How Sales Directors Research and Make Purchase Decisions Has Changed



However, most sales software and professional services firms -- especially startups, scaleups, and small businesses -- are completely unprepared to confront this once-in-a-generation change in purchasing behavior.




In this post, you’ll learn about

  • the State of Sales Directors, Chief Revenue Officers (CROs), and Sales Teams,
  • how to compare chief revenue officers vs. sales directors
  • the salaries of sales directors vs. VPs of sales vs. CROs
  • sales leaders’ pressure to deliver repeatable, scalable growth
  • sales managers’ direct reports
  • coaching, feedback, and development responsibilities, as well as
  • CROs’ sales careers and driving predictable growth

Compare Chief Revenue Officers vs. Sales Directors

 

CROs are responsible for all revenue generation processes. Plus, aligning marketing, sales, customer success, and product. (Wikipedia)
Sales Directors take the lead on sales planning (including sales targets, quotas, forecasts, lead generation, and sales plan execution). Plus, anything and everything to do with sales recruitment. (Wikipedia)
Sales directors also need to make time for talent development and sales reporting. (Wikipedia)

So first up, when it comes to the state of sales directors, CROs (chief revenue officers), and sales teams in general, you have CROs responsible for all revenue generation across the entire company. 

One of CROs' most significant challenges is aligning marketing, sales, customer success, and product. 

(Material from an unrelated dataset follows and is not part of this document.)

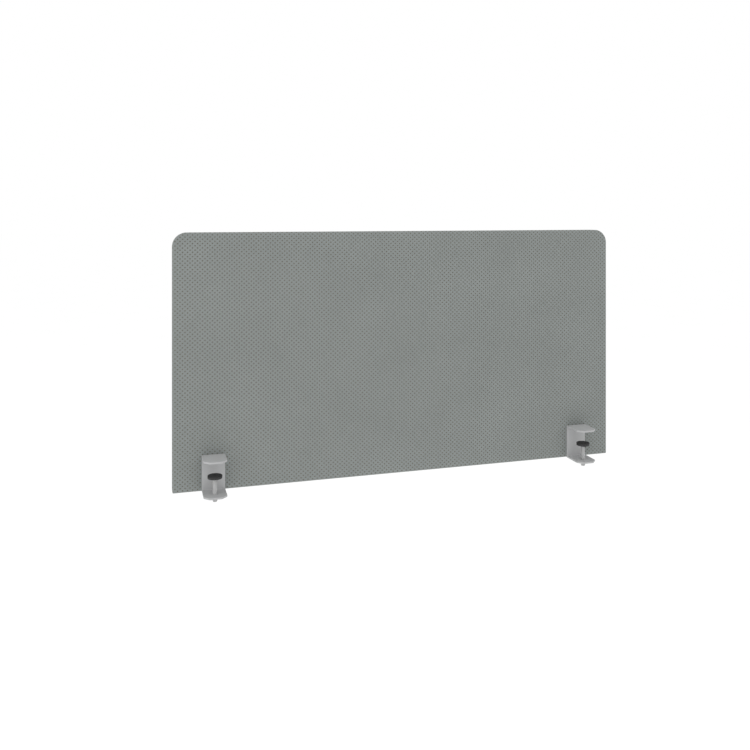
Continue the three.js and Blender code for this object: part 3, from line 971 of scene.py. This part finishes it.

Imagine being a pilot on a disruptive flight where everyone's just going crazy and doing their own thing. 

Or imagine being an orchestra conductor, and everyone's playing their own song. 

That's the challenge facing most people; a CRO role is all-encompassing. 

And at a startup, scaleup, or small business, you often don't know what you don't know. 

There's so much to figure out in a relatively short time. 

Now, when you zoom in, sales directors get more tactical.

Sales directors spend a lot of time planning sales targets and figuring out the quotas for different levels of reps.

The plans cover sales development and closing, including different organizational tiers.

Sales directors often prepare forecasts and oversee lead generation and sales plan execution.

They also tend to spend a lot of time on recruiting. Sales directors spend anywhere from 25% to 50% of their time on recruiting -- incredibly important.

Sales directors should be spending a lot of time on talent development; that's an area of debate about how often that gets prioritized.

The Relative Popularity of Sales Leaders and Executives

 

 

How do you compare the Relative Popularity of Sales Director vs.  Sales Leader vs. Chief Revenue Officer? (Google Trends) 

When we think about the relative popularity of how people search online for the term sales director, sales leader, or chief revenue officer, by far and away,

Google Trends shows that there are way more people searching for the term sales director, compared to a very distant second sales leader, and Chief Revenue Officer, one level below that.

This is directly out of LinkedIn Sales Navigator:

What's the addressable market? How Many Sales Directors vs. VP's of Sales  vs. Chief Revenue Officers (LinkedIn Sales Navigator)

How many sales directors are there worldwide in the US and in EMEA? 

How many VPs of sales?
How many chief revenue officers?

LinkedIn Sales Navigator says about three million people in a sales function work at director-level seniority.

This data may not be perfect because some of that stuff combines self-reporting and inferential machine learning. But about 3 million worldwide. 

Regarding VPs of the sales function, VP seniority, LinkedIn Sales Navigator says there are about 700,000.
About 690,000 worldwide in a CXO seniority within the sales function

About 270 worldwide and getting specific to those that have triggered the algorithm to recognize them as a chief revenue officer. 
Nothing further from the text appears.